To: High-Tech East who wrote (14623)9/20/2002 6:36:23 PM
From: robert b furman  Read Replies (1) | Respond to of 19219
 
Hi Ken,

A lot of people don't realize that with the lower rates and record refi's,The overall debt load is being reduced at a much faster rate.

Only about 60% of the mortgage refi's add (increase principle) In all other cases terms are shortened and /or principle becomes a bigger component of the reduced payment.

Thus debt is being reduced at a faster rate.

This is particularly true in shorter term financings like autos.

Many people who jumped on 0.0 % over year now have paid off 1/3 of their note and have accomplished an early equity position.

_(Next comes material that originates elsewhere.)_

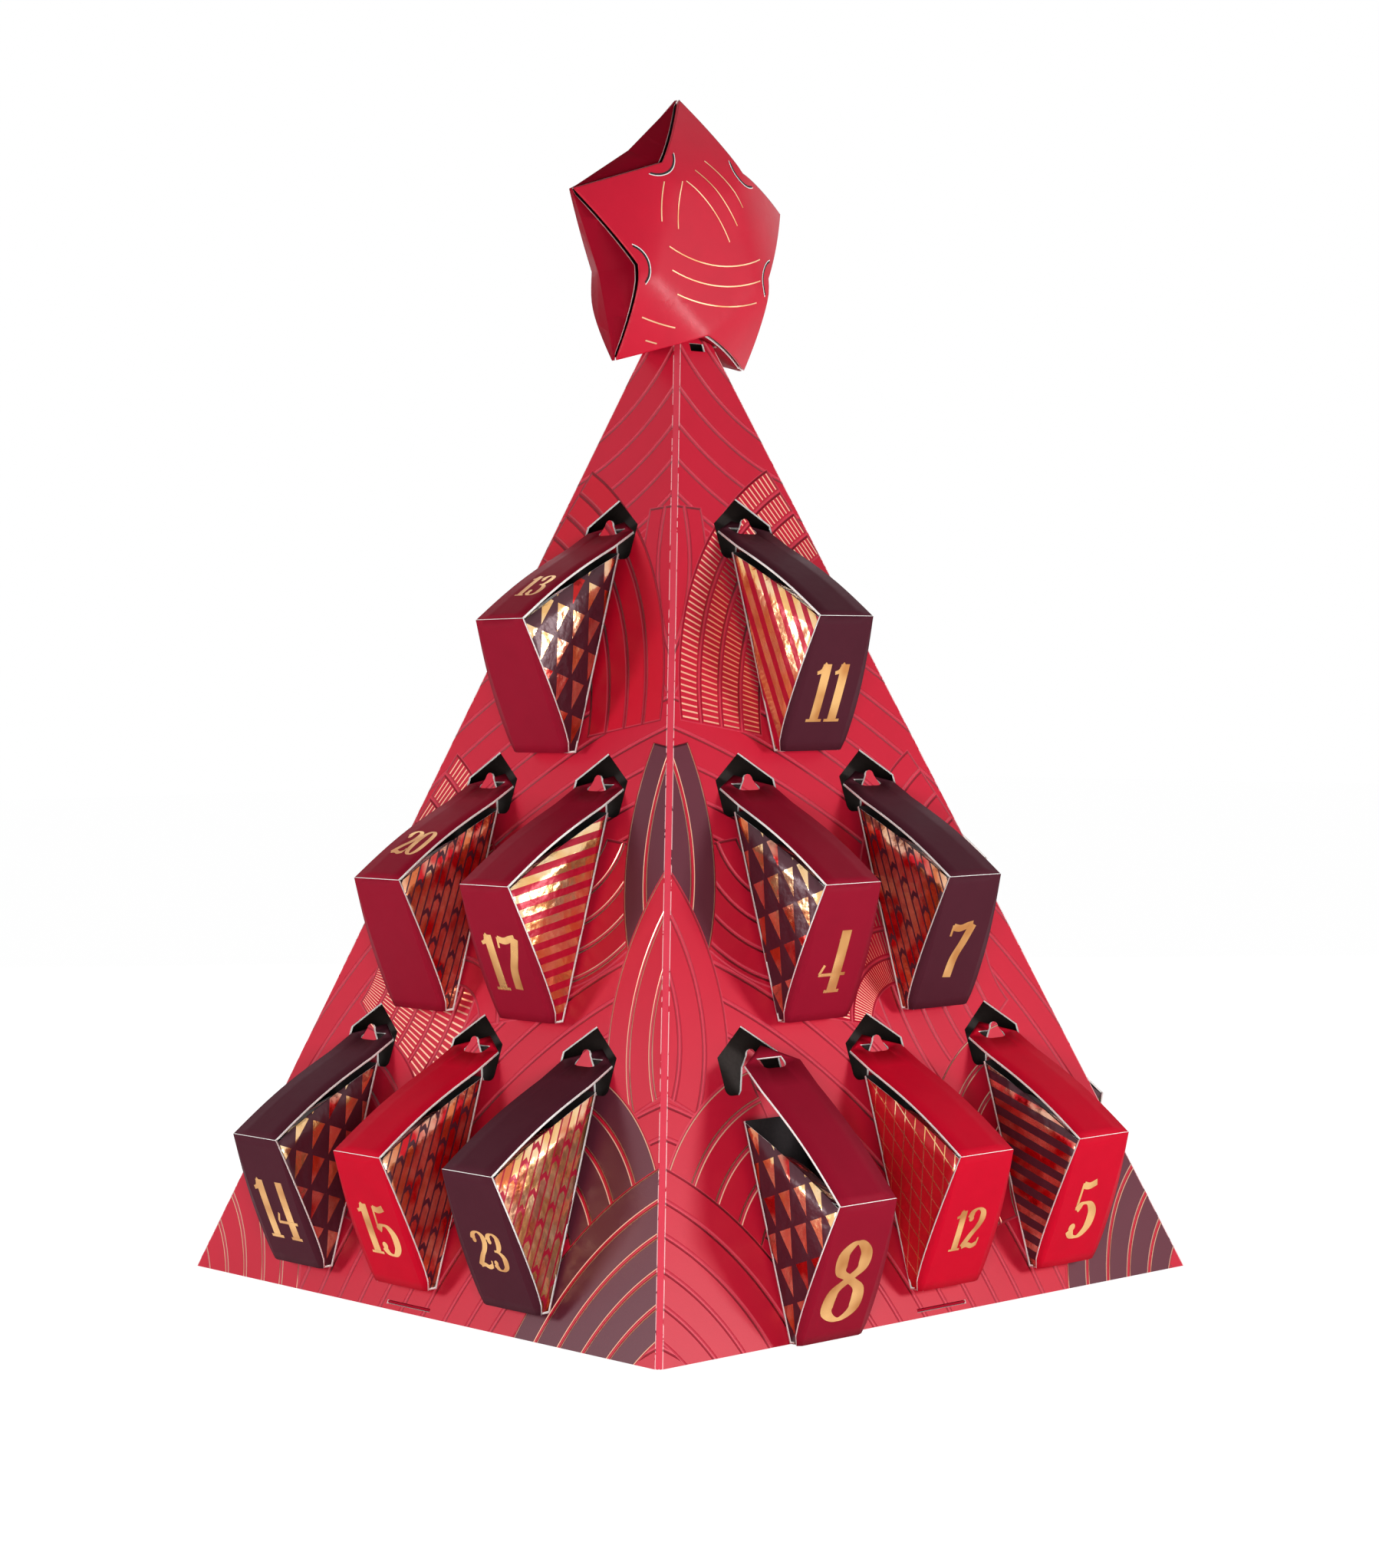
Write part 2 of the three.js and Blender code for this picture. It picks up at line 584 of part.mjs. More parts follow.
const wallRing = (loop, heightAt) => loop.map(({ outer, flat }) => axis(heightAt(outer), flat.x, flat.y));

// A closed skin over a run of rings, with a point at each end
function skin(firstPoint, rings, lastPoint) {
  const count = rings[0].length;
  const points = [firstPoint, ...rings.flat(), lastPoint];
  const last = points.length - 1;
  const triangles = [];
  for (let corner = 0; corner < count; corner += 1) {
    const next = (corner + 1) % count;
    triangles.push(0, 1 + corner, 1 + next);
    for (let ring = 0; ring < rings.length - 1; ring += 1) {
      const near = 1 + ring * count;
      const far = near + count;
      triangles.push(near + corner, far + corner, far + next, near + corner, far + next, near + next);
    }
    const end = last - count;
    triangles.push(end + corner, last, end + next);
  }
  const geometry = new THREE.BufferGeometry();
  geometry.setAttribute('position', new THREE.Float32BufferAttribute(points.flatMap((point) => point.toArray()), 3));
  geometry.setIndex(triangles);
  return toSolid(geometry);
}

// The largest body of a solid that a cut has left in several
function mainBody(solid) {
  return solid.decompose().reduce((best, body) => (body.volume() > best.volume() ? body : best));
}

// The tree's tip with the clearance that the star keeps from it
function tipClearance() {
  const reach = (height) => {
    const half = halfWidthAt(height) + SEAT_GAP / Math.cos(LEAN);
    return [[half, -half], [half, half], [-half, half], [-half, -half]].map(([x, y]) => new THREE.Vector2(x, y));
  };
  const low = STAR_CENTRE_HEIGHT - STAR_TIP_RADIUS;
  const solid = taper(reach(low), low, reach(TOP_CUT_HEIGHT + SEAT_GAP), TOP_CUT_HEIGHT + SEAT_GAP);
  return solid.translate([0, 0, -STAR_CENTRE_HEIGHT]);
}

function buildStarFront() {
  const loop = starOutline(0);
  const outer = puffedRings(loop, frontHeight, 0);
  const inner = puffedRings(loop, frontHeight, -STAR_CARD).reverse();
  const rings = [...outer, ...inner].map((ring) => [...ring].reverse());
  const solid = skin(axis(STAR_CENTRE_DEPTH, 0, 0), rings, axis(STAR_CENTRE_DEPTH - STAR_CARD, 0, 0));
  return toGeometry(solid.subtract(tipClearance()));
}

// The back sheet and the side walls, which stand out at the waist between the tips
function buildStarBack() {
  const outside = starOutline(0);
  const inside = starOutline(STAR_CARD);
  const rim = (place) => frontHeight(place) - STAR_CARD - SEAT_GAP;
  const waist = () => 0;
  const rings = [
    ...puffedRings(outside, backHeight, 0),
    wallRing(starOutline(0, STAR_WAIST_RADIUS), waist),
    wallRing(outside, rim),
    wallRing(inside, rim),
    wallRing(starOutline(STAR_CARD, STAR_WAIST_RADIUS), waist),
    ...puffedRings(inside, backHeight, STAR_CARD).reverse(),
  ];
  const solid = skin(axis(-STAR_CENTRE_DEPTH, 0, 0), rings, axis(STAR_CARD - STAR_CENTRE_DEPTH, 0, 0));
  return toGeometry(mainBody(solid.subtract(tipClearance())));
}

// Assembly

const calendar = new THREE.Group();

function addMesh(parent, name, geometry, material) {
  const mesh = new THREE.Mesh(geometry, material);
  mesh.name = name;
  parent.add(mesh);
  return mesh;
}

const twoDigits = (number) => String(number).padStart(2, '0');

function addFaces() {
  const plain = buildFace(false);
  const slotted = buildFace(true);
  for (const [name, turn] of Object.entries(FACE_TURN)) {
    const geometry = TIP_SLOT_FACES.includes(name) ? slotted : plain;
    addMesh(calendar, `face_${name}`, geometry, CRIMSON).rotation.z = Math.PI / 2 * turn;
  }
}

function addBoxes() {
  const cartonGeometry = buildCarton();
  const lidGeometry = buildLid();
  for (const [name, numbers] of Object.entries(FACE_NUMBERS)) {
    const frame = faceFrame(new THREE.Group(), FACE_TURN[name]);
    calendar.add(frame);
    windowSpots().forEach((spot, index) => {
      const number = numbers[index];
      const loose = number === LOOSE_BOX;
      const box = new THREE.Group();
      box.position.set(spot.x, spot.y - (loose ? LOOSE_DROP : 0), 0);
      frame.add(box);
      addMesh(box, `carton_${twoDigits(number)}`, cartonGeometry, sleeveOf(number));
      const lid = addMesh(box, `lid_${twoDigits(number)}`, lidGeometry, sleeveOf(number));
      placeLid(lid, loose ? LOOSE_LID_LIFT : 0);
    });
  }
}

function addStar() {
  const star = new THREE.Group();
  star.position.z = STAR_CENTRE_HEIGHT;
  calendar.add(star);
  addMesh(star, 'star_front', buildStarFront(), CRIMSON);
  addMesh(star, 'star_back', buildStarBack(), CRIMSON);
}

addFaces();
addMesh(calendar, 'base_panel', buildBase(), DARK_LINER);
addBoxes();
addStar();

export default calendar;
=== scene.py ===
"""Looks of the card tree advent calendar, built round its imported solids."""
from __future__ import annotations

import logging
import math
import random
from dataclasses import dataclass, field
from enum import Enum
from typing import Callable, Iterable, Sequence

import bmesh
import bpy
from mathutils import Matrix, Vector

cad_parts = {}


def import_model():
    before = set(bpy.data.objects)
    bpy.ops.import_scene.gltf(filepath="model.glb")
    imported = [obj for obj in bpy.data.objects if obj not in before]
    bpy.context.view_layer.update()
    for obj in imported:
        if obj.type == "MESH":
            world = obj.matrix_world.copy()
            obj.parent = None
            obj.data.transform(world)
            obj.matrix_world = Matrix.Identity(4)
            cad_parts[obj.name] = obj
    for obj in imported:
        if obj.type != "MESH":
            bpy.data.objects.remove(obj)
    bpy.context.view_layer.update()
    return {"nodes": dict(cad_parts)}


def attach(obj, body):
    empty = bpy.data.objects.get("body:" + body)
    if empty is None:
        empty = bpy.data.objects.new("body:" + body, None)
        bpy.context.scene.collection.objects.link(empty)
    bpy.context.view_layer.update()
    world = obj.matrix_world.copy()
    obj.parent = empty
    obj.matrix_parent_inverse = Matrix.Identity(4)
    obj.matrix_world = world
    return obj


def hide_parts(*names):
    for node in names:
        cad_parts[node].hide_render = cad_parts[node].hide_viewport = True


LOG = logging.getLogger("advent_calendar")
MM = 0.001
Colour = tuple[float, float, float, float]
MIX_NUMBERS = (2, 3)
MIX_COLOURS = (6, 7)
MIXED_COLOUR = 2
SCREEN_KNEE = 0.04045
SCREEN_SLOPE = 12.92
SCREEN_OFFSET = 0.055
SCREEN_POWER = 2.4
UV_UNIT = 100.0
SOFT = 1.5
PLAIN = 2.0
CREASED = 2.5
CRINKLED = 3.0
MOTTLED = 4.0
FIBROUS = 5.0
UP = Vector((0.0, 0.0, 1.0))


def srgb(red: int, green: int, blue: int) -> Colour:
    """Turns a screen colour into the linear colour that shaders take.

    Args:
        red: Red from 0 to 255.
        green: Green from 0 to 255.
        blue: Blue from 0 to 255.

    Returns:
        The linear colour with full alpha.
    """
    def linear(level: int) -> float:
        """One channel of the linear colour."""
        share = level / 255
        if share <= SCREEN_KNEE:
            return share / SCREEN_SLOPE
        return ((share + SCREEN_OFFSET) / (1 + SCREEN_OFFSET)) ** SCREEN_POWER
    return linear(red), linear(green), linear(blue), 1.0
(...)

This has not been a cure all - but the longer this profitless recession allows historically low interest rates - we build a vibrance that can fuel robust growth into the future.

I'm thinking that the minute we see investment in capital (facility and equipment) by the manufacturing sectorincrease,rates will increase quickly, but not significantly.

Any rise in rates will defer the consumer,as they will be spoiled with free money.The weaning of free money could well defer new consumer durable purchases - hopefully by then we'll have neat new "must have " electronic gizmos to fuel our purchases.

One thing for sure ,the auto analysts/economists are predicting a cooling of the sales rates in the year of 03 - but then they also said that about 02 and it will be a strong year.

The longer low rates continue - the healthier and more robust the future recovery will be.

We're planting the seeds of a consumer with increasing equity for a long time,with these refi's.That is a good thing and it is not often talked about.